From a Texas Training Manual...
1. Antenna Positioning Error
The radar beam travels in a straight line, neither bending around curves nor following the contour of hilly terrain. If the antenna is not properly positioned, it may seem to clock an approaching car when, in fact, it's clocking another car in the background.
2. Look-Past Error
Even if the operator aims his antenna properly, radar is still subject to "look-past" error. This is caused by the radar looking past a small reflection in the foreground to read a larger reflection behind. This error is all the more insidious because poorly-trained operators assume it can't happen.
Texas instructors warn, "It is a widely-held misconception that the reflected target signal received by the radar antenna will always be that of the closest vehicle to the antenna. There are times, due to traffic conditions, that the closest vehicle is not returning the strongest signal."

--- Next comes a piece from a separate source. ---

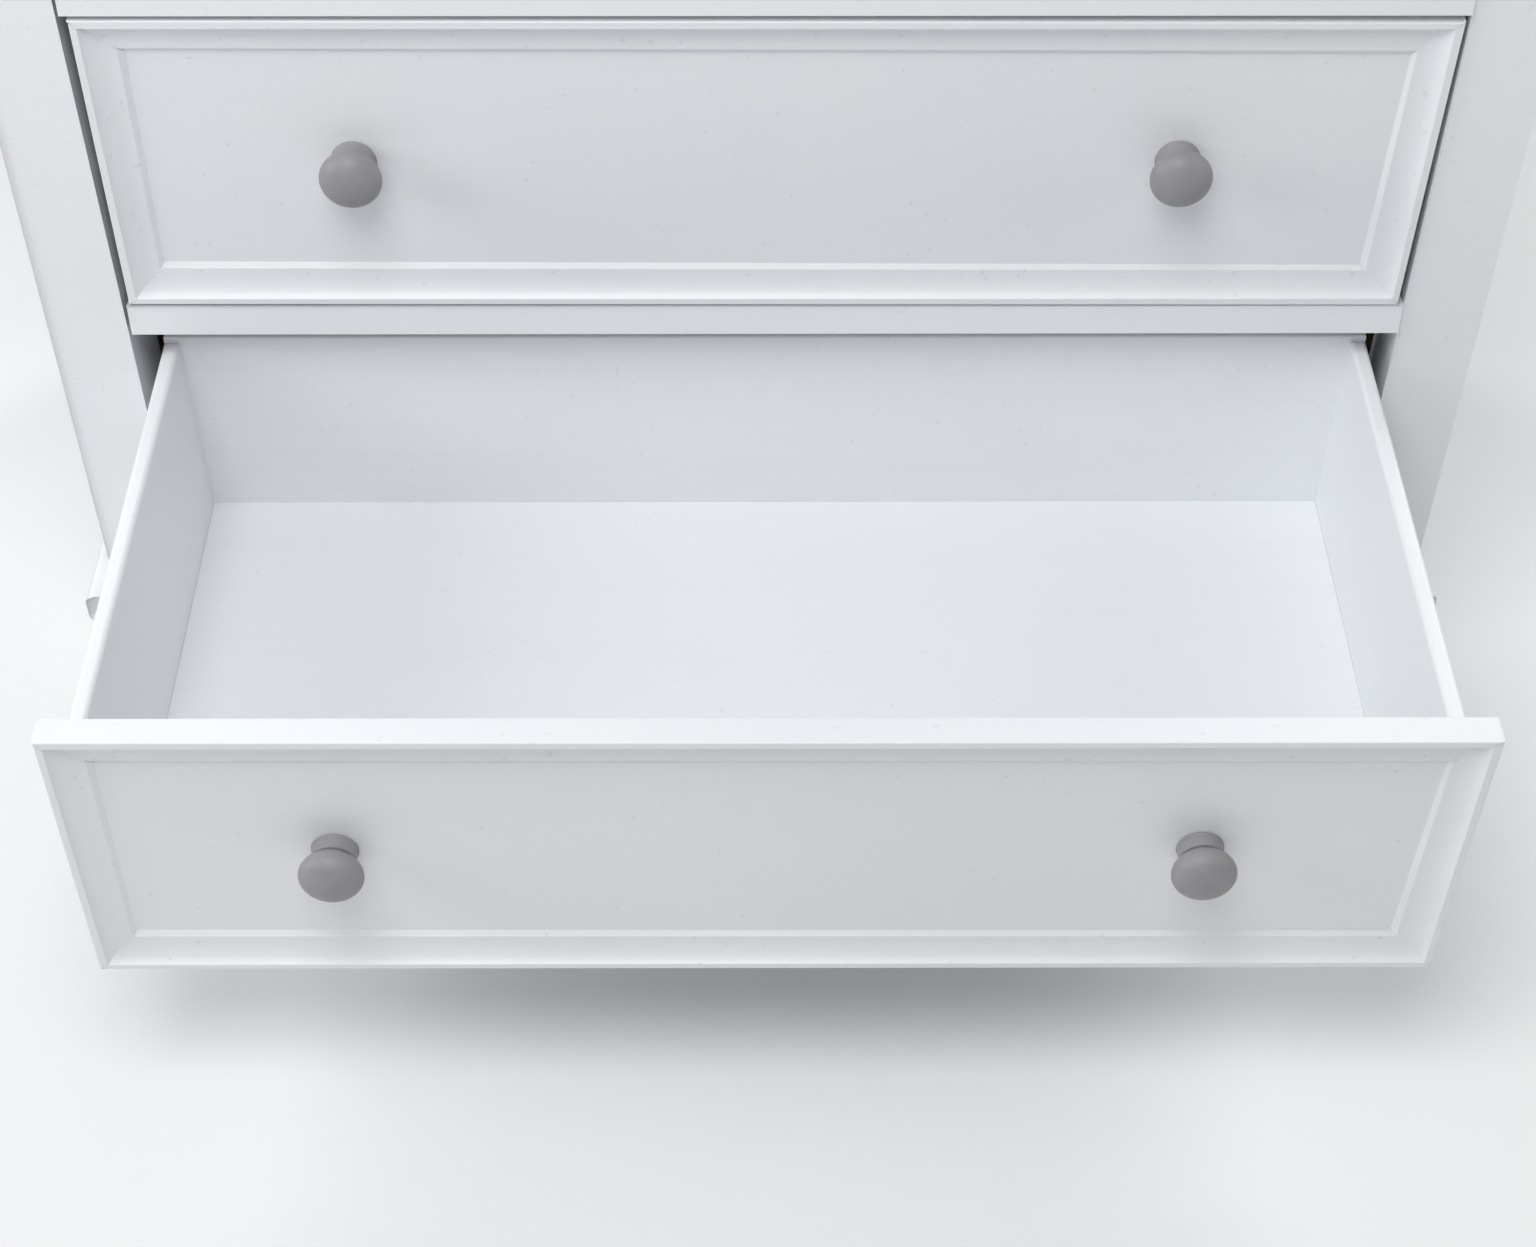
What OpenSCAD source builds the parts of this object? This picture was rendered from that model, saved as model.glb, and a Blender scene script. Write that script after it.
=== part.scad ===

Evidence of the potential size of this error appeared in Car and Driver (October, 1979). The author measured the effective range of a Kustom Signals KR11 traffic radar against various vehicles. The typical small sedan did not show up on the radar until it was less than 1200 feet away from the antenna, but the same radar unit locked on to a Ford 9000 semi at 7600 feet. This shows how common vehicles reflect microwaves differently.
The Texas instructors confirm this problem with radar, saying "It is not unfair to say that the reading you register could be a larger, better target three-quarters of a mile down the road."
3. Vehicle Interference Error
"Vehicle interference" error occurs when moving radar is used in traffic. For example, traffic ahead can confuse the radar's estimate of patrol speed. Moving radar calculates target speed by subtracting patrol speed from the closing speed of the target. Therefore, anything that produces a low evaluation of patrol speed will automatically result in a high speed reading of target speed.
Texas tells its radar operators that this "...situation becomes more critical if difference in patrol speed and interference-vehicle speed is five to ten mph. A target vehicle moving 61 mph may be recorded at 66-71. These borderline speeds are more difficult to detect with the eye."
4. Cosine Error
Cosine error produces a result similar to Interference error except no moving traffic need be present. A stationary object adjacent to the road, such as a building, or road machinery, or even a sign, makes a more efficient reflector than horizontal pavement. Therefore the radar uses that reflection as the basis of patrol speed.
If this reflector were positioned straight ahead on a collision path, the patrol speed estimate would be close enough. But the further the object is located off a direct line to the target, the lower will be the estimate of patrol speed. This is a simple trigonometry problem relating to the cosine of the angle between the target and the ground reflector, hence the name Cosine error. Since Cosine error always makes patrol speed seem smaller than it actually is, it always acts to raise the reading of target speed.
5. Double-Bounce Error
Microwaves are easily reflected. That's what makes radar possible. But the operator must be aware of the difference between an ordinary reflection and a bad bounce. Big objects such as trucks are very efficient reflectors, and it's possible for the radar beam to bounce off several moving trucks at once, always producing erroneous readings.
6. Beam-Reflection error
Because microwaves are so readily reflected, Texas instructors recommend caution, even in mounting the antenna within the patrol car. They say it's possible that a reflective path can be set up through the rearview mirror that will produce radar readings on vehicles behind the patrol car when the radar is aimed forward. And those vehicles behind can be either coming or going, since radar does not distinguish directions.
7. Road-sign error
The ready reflectability of microwaves means that road signs are also source of errors.
8. Radio-Interference Error
According to the Texas course, "UHF radio now in use can force radar to read various numbers when you transmit, or just key the mike. Citizens band radio transmissions from within the patrol vehicle can cause ghosting (false readings)." It recommends that no radio transmissions be made while clocking target vehicles.
9. Fan-Interference error
When the antenna is mounted inside the patrol car, the Texas course says, "Radar will have a tendency to read the pulse of the fan motor (air conditioner, heater, or defroster)." The instructors go on to say, however, that the fan reading will disappear when a target comes into range, and that the fan will not distort the speed reading of the target car.
However, in the case of moving radar, they say, "Sometimes a steady fan speed will override patrol car speed reflected from the roadway." When this happens, the false speed reading produced by the fan will be substituted for patrol speed in the moving radar's calculation of target speed. Since the calculation consists of subtracting patrol speed from closing speed, if the fan reading is less than patrol speed, then the speed displayed for the target will be incorrectly high.